> EXERCISE REQUIREMENTS
Up to and including the line with "tube_bore_radius = 0.4", please set down the entries below exactly, starting from the first line.
**** AVAILABLE DATA ****
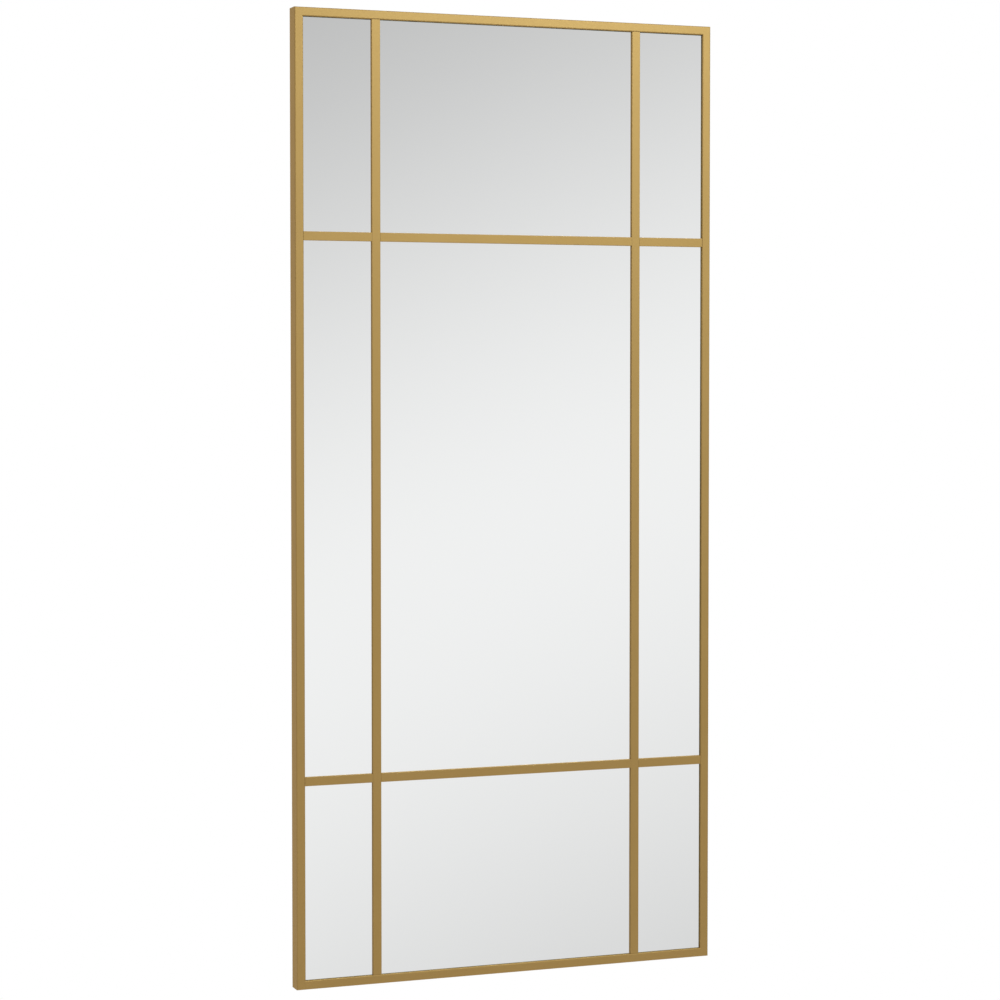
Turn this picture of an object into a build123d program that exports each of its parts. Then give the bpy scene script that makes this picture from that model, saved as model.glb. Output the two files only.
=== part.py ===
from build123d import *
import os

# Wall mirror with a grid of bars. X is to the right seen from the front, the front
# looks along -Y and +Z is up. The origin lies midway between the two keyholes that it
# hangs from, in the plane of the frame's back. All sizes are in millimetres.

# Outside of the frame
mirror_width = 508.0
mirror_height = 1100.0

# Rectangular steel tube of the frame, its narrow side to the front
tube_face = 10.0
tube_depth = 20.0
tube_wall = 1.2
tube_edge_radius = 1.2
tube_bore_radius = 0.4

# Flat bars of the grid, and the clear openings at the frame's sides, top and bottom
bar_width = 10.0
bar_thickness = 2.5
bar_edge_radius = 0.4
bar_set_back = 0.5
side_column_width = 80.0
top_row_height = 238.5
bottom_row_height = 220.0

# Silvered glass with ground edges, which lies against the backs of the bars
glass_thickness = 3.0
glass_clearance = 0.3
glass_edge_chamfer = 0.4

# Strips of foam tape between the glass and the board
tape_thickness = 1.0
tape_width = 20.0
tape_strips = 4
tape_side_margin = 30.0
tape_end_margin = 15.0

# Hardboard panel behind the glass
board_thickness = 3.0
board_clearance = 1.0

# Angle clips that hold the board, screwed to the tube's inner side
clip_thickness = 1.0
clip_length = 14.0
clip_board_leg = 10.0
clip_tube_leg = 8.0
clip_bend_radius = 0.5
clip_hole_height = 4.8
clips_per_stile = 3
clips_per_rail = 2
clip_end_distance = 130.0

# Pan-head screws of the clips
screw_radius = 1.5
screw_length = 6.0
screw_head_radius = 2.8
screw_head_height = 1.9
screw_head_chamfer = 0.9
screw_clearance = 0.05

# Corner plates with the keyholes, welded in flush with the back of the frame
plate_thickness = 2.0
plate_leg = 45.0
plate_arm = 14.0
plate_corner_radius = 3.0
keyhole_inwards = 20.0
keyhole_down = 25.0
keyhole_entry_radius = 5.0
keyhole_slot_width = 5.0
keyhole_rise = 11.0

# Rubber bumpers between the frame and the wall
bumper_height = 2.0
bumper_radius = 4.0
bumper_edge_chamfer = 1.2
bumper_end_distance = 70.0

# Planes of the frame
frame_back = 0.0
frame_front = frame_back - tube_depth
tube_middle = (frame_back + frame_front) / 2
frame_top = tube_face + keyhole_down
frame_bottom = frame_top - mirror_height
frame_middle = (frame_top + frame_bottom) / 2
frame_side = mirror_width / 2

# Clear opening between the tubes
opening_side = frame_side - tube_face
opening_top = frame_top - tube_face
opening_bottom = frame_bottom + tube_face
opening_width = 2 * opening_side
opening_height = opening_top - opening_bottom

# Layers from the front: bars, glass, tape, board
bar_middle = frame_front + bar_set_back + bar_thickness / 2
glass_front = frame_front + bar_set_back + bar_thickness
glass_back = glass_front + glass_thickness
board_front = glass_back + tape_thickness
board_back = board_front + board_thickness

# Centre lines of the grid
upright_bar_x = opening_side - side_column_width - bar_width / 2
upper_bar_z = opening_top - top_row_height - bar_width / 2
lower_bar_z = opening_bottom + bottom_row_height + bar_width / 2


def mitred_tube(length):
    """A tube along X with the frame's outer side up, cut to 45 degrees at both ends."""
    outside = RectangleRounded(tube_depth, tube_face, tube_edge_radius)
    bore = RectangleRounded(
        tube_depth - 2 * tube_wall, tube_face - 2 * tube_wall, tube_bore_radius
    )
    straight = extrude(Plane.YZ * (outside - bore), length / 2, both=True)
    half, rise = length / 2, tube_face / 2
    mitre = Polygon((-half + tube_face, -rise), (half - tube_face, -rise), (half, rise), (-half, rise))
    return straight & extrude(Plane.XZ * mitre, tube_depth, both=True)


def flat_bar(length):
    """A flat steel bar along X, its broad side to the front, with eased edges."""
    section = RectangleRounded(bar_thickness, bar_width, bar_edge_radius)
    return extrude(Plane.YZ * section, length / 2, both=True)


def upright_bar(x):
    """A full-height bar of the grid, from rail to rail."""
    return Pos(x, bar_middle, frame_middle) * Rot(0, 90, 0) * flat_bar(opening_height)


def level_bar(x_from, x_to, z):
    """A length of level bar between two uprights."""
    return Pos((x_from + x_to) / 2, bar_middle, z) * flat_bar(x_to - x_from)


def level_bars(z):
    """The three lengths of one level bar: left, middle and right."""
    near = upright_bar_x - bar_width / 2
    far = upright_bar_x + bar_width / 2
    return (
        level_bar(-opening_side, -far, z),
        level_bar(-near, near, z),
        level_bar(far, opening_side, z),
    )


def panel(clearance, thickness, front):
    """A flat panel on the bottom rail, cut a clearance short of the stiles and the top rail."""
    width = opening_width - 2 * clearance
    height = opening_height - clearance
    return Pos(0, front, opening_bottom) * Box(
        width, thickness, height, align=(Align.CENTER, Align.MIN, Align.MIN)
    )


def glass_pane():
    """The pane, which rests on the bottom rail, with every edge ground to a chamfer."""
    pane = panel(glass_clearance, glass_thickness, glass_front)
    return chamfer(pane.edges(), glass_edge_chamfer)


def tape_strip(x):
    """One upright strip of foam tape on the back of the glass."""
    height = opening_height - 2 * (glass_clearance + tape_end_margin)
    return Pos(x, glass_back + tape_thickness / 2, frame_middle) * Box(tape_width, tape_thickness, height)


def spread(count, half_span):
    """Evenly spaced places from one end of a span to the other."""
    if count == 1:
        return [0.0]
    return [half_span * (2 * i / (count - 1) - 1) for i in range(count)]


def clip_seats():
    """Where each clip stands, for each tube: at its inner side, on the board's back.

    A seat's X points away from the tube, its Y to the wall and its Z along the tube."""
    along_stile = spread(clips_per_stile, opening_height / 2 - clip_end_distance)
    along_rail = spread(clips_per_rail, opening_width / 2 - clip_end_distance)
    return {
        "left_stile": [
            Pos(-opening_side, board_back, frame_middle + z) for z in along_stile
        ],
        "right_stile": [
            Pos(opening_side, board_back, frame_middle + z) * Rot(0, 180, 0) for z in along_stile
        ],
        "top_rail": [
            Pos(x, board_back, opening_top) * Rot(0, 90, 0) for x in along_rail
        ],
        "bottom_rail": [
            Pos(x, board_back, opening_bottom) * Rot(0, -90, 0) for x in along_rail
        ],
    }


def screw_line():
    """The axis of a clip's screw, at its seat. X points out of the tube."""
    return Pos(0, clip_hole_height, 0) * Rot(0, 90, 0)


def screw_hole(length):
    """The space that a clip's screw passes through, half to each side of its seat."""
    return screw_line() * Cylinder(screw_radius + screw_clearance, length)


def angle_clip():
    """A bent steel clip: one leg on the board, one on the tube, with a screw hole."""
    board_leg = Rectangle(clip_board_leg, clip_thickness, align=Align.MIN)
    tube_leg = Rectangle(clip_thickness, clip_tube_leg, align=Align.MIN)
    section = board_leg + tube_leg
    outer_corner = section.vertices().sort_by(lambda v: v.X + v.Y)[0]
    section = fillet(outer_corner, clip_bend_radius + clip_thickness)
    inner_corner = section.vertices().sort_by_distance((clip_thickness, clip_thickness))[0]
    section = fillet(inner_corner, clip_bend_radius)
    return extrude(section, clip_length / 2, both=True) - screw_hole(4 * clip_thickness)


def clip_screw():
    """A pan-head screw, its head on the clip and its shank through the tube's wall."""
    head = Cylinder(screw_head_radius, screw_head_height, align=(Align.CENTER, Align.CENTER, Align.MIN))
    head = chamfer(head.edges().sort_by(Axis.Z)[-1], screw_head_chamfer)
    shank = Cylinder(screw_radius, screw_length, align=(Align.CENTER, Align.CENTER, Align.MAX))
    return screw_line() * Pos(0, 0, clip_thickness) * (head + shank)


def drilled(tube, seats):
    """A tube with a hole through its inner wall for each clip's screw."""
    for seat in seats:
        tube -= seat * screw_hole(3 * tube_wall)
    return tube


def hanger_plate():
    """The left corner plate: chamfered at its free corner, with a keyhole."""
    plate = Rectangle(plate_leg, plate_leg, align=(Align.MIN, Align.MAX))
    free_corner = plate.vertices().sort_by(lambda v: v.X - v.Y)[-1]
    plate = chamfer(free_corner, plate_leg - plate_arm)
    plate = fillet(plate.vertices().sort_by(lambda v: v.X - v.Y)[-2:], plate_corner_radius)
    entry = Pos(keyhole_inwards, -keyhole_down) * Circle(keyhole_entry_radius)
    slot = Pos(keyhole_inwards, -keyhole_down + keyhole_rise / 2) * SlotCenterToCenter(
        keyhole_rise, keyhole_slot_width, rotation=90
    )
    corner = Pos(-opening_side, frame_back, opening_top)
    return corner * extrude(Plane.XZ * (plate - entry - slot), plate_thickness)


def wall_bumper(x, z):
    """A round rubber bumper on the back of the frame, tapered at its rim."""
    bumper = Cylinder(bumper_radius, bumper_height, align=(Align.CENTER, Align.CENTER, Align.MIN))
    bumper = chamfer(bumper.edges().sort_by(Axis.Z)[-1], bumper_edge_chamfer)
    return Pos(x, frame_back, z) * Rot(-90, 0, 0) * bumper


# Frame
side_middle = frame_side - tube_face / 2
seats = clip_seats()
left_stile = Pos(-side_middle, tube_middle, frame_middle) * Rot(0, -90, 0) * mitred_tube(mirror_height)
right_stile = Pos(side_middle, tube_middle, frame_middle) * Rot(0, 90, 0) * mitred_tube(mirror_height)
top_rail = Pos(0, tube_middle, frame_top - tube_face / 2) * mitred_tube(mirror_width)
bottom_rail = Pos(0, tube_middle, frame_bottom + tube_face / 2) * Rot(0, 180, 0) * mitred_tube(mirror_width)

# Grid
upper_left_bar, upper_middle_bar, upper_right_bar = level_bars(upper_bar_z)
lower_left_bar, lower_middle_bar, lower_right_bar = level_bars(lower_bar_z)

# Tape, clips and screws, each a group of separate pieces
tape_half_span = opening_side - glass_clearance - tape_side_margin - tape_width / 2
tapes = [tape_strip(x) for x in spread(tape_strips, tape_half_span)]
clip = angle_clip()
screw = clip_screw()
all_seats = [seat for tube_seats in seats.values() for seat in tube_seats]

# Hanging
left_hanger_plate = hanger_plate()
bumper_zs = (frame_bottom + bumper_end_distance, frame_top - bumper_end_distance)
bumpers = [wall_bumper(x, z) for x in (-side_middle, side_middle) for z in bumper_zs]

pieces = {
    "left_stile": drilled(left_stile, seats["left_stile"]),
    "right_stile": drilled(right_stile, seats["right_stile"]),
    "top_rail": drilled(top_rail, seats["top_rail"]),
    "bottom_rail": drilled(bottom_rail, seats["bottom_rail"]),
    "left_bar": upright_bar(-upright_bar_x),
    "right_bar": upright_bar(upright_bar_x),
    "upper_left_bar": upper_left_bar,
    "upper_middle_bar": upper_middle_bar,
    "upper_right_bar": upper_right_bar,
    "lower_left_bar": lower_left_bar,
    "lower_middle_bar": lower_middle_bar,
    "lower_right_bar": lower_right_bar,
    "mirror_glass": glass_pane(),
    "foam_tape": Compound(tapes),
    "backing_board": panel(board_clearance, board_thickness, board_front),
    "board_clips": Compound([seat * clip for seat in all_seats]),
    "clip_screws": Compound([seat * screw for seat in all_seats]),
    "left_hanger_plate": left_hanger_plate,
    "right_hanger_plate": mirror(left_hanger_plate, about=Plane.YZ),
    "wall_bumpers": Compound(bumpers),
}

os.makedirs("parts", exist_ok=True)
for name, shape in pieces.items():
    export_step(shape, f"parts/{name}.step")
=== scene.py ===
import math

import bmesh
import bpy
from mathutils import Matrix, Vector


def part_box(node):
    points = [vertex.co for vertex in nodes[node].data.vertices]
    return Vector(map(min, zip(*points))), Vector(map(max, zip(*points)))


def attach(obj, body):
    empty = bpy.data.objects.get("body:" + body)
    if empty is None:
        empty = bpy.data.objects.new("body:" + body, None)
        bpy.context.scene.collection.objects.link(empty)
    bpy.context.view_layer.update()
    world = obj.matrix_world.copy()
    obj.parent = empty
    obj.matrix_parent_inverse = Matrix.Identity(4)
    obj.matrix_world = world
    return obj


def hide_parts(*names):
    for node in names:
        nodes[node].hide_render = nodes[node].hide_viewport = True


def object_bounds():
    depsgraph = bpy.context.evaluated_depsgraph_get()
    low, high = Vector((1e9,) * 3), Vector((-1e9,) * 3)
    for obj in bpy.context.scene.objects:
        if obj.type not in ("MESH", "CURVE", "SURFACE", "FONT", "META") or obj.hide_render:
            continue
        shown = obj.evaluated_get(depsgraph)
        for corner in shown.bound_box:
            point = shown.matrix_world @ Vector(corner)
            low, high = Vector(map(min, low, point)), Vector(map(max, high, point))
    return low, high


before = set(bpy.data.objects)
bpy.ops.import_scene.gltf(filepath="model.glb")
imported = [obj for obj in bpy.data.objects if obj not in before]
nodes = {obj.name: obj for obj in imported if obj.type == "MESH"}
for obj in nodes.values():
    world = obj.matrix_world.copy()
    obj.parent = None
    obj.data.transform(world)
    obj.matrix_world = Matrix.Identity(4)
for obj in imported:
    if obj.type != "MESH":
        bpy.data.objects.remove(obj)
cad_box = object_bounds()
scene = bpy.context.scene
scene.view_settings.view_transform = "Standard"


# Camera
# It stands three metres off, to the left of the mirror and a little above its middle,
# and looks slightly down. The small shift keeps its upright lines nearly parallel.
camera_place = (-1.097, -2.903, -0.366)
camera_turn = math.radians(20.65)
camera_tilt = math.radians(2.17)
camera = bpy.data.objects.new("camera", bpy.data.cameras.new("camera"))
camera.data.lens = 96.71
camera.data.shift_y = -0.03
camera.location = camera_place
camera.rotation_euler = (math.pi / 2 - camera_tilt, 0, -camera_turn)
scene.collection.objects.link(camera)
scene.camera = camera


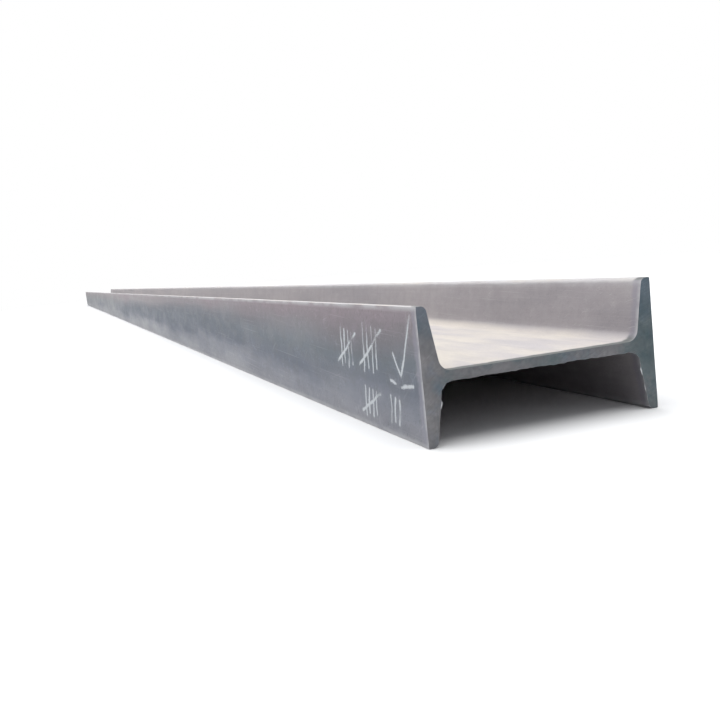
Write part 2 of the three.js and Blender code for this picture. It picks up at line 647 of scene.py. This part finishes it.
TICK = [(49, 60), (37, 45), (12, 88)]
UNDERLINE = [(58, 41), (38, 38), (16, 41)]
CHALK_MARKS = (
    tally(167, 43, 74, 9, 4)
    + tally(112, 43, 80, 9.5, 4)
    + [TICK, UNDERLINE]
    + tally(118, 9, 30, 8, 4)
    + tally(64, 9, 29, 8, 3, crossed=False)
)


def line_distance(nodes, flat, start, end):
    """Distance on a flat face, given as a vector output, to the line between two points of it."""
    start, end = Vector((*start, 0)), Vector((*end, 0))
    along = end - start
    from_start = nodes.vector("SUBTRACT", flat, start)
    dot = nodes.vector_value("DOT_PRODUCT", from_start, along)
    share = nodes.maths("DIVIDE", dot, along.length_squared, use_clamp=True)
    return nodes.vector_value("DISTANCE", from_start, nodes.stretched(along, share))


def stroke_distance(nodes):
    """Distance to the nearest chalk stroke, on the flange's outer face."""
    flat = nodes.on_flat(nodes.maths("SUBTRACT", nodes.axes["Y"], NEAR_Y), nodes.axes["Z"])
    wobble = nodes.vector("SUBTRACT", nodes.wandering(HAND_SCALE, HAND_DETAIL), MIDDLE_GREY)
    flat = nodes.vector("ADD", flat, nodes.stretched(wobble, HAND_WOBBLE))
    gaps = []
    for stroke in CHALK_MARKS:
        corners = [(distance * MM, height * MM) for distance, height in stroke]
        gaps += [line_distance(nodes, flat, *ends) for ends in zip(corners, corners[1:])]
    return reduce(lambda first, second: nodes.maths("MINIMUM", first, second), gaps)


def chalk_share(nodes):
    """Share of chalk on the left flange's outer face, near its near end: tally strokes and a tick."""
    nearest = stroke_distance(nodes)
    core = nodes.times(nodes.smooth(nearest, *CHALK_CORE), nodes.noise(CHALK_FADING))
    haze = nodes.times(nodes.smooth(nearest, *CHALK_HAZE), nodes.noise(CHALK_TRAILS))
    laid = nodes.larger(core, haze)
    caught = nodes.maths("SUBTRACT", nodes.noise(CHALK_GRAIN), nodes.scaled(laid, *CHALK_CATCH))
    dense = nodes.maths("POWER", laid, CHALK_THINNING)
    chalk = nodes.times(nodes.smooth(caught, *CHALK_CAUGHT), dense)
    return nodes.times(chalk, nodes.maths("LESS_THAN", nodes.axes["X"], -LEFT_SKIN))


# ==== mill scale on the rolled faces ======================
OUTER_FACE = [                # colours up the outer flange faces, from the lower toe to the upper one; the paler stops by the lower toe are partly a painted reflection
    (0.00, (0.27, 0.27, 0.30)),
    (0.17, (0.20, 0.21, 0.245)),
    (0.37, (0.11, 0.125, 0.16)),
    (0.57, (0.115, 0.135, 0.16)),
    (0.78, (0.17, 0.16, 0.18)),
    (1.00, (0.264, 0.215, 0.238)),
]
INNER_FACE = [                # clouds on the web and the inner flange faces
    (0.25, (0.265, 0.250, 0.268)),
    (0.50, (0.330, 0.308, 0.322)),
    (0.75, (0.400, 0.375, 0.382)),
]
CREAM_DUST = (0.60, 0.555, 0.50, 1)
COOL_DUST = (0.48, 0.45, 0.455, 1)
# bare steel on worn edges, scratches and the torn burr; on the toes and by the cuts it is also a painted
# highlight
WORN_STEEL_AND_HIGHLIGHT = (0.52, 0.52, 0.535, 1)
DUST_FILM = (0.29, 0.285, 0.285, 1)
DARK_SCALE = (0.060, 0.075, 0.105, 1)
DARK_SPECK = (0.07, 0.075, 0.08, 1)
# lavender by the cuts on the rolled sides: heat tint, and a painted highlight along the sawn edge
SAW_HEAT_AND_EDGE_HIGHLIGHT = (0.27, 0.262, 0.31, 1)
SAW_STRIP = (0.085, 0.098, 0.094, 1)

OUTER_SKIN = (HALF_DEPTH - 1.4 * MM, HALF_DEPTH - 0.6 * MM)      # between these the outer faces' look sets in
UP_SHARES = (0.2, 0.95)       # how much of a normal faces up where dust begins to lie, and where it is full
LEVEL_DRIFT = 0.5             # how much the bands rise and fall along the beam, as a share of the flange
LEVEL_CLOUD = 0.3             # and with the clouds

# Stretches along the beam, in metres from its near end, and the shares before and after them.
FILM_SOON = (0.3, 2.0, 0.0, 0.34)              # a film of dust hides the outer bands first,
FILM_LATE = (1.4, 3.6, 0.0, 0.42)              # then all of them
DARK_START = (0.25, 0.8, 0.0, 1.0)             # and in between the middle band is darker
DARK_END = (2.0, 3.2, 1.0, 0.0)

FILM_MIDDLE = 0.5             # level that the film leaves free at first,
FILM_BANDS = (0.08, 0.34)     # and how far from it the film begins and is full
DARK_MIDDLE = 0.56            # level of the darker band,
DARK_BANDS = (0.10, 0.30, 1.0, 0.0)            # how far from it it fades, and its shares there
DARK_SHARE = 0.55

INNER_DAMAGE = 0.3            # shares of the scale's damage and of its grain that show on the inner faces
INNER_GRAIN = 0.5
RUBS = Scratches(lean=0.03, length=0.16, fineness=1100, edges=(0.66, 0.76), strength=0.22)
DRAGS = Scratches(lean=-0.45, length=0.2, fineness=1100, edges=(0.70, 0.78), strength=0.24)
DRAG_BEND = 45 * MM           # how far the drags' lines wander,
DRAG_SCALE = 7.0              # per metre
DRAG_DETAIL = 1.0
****
> FINISHED EXERCISE
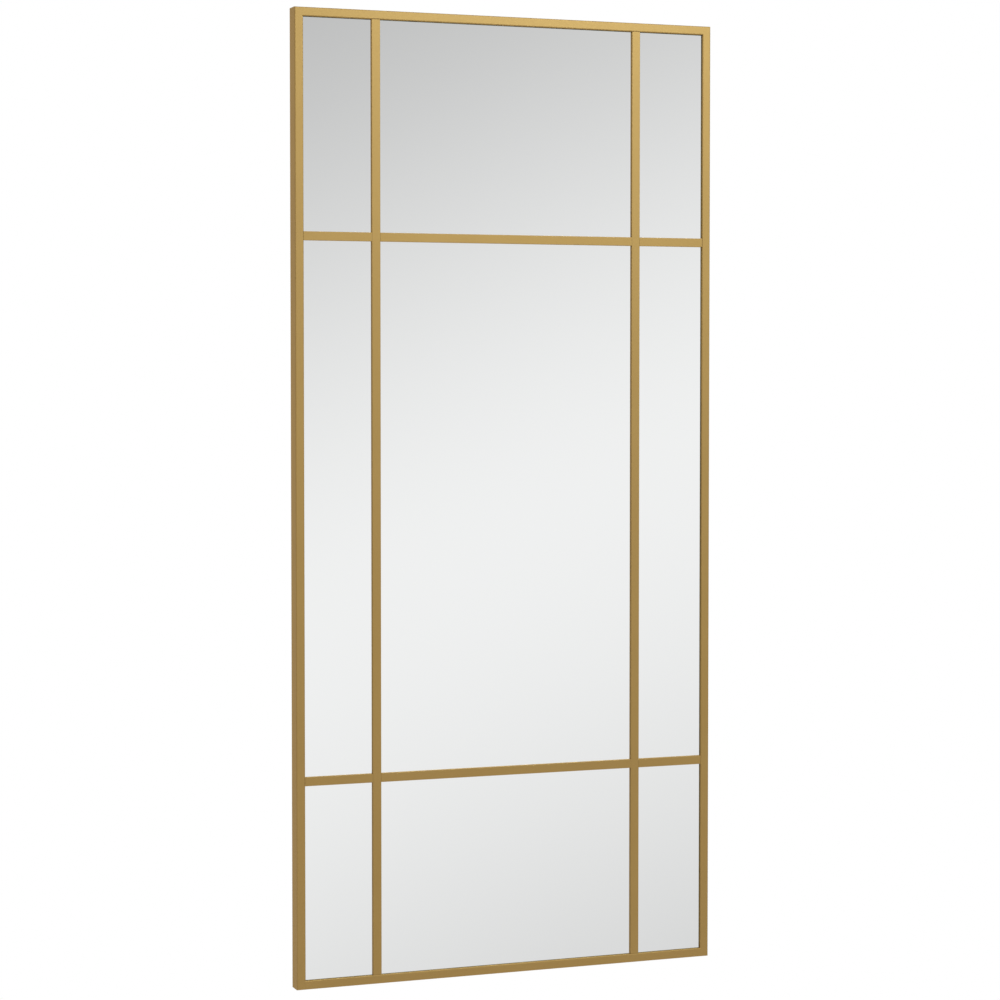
Turn this picture of an object into a build123d program that exports each of its parts. Then give the bpy scene script that makes this picture from that model, saved as model.glb. Output the two files only.
=== part.py ===
from build123d import *
import os

# Wall mirror with a grid of bars. X is to the right seen from the front, the front
# looks along -Y and +Z is up. The origin lies midway between the two keyholes that it
# hangs from, in the plane of the frame's back. All sizes are in millimetres.

# Outside of the frame
mirror_width = 508.0
mirror_height = 1100.0

# Rectangular steel tube of the frame, its narrow side to the front
tube_face = 10.0
tube_depth = 20.0
tube_wall = 1.2
tube_edge_radius = 1.2
tube_bore_radius = 0.4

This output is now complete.